Postfix is pretty simplistic when it comes to guessing. It takes the default net mask for the address class, so if your IP address is, say, 61.109.235.17 (a "class A" network), it will accept mail from any network whose first octet is 61. I know of at least 20 sources of spam in that range. In almost every case, you should specify the network and mask explicitly:

mynetworks = 223.147.37.0/24, 127.0.0.0/8

This is a good choice where you know the name of the originating networks, for example systems that expect you to handle the mail connection to the outside world. But what if you want to accept mail from anywhere addressed to specific domains? Consider this "incoming" mail, though again that's not the way Postfix looks at it.
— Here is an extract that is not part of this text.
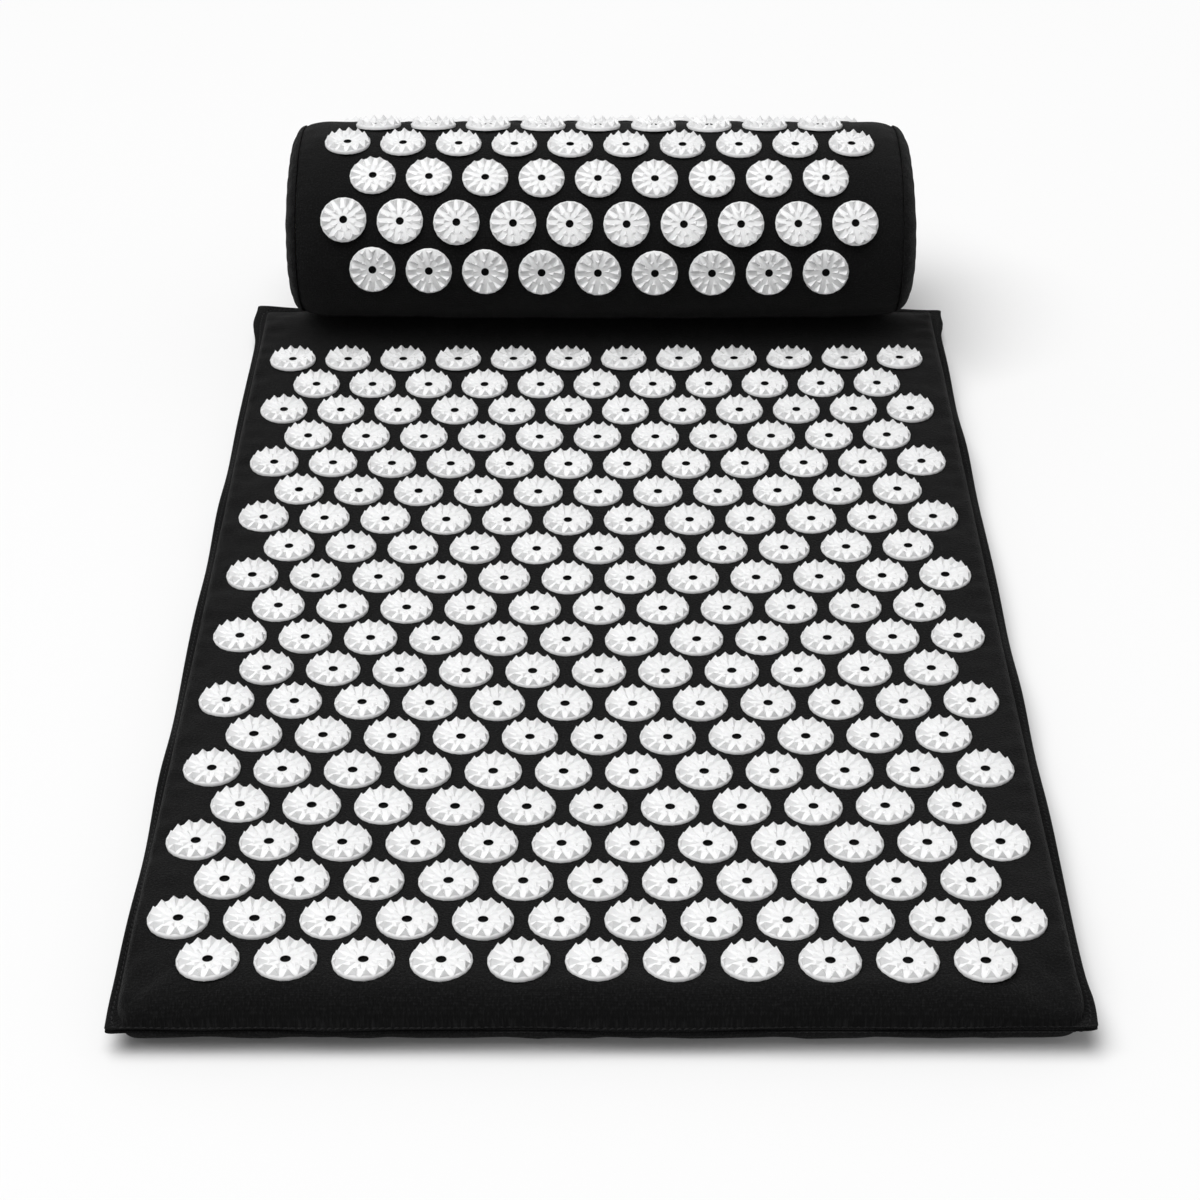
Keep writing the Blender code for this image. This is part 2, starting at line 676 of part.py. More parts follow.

For example, maybe you're a backup MX for beispiel.de, so you want to accept any mail sent to that domain. In that case, you want to relay mail to this domain no matter where it comes from. For this case, use the relay_domains variable, a list of domain names for which Postfix will always relay. You might put this in your main.cf:

relay_domains = $mydestination, $mydomain, beispiel.de

You can also use the permit_mx_backup variable to accept mail for any domain that lists you as a secondary MX. This is very dangerous: you don't have any control over who lists you as a secondary MX, so any spammer could take advantage of this setting and use you for a relay.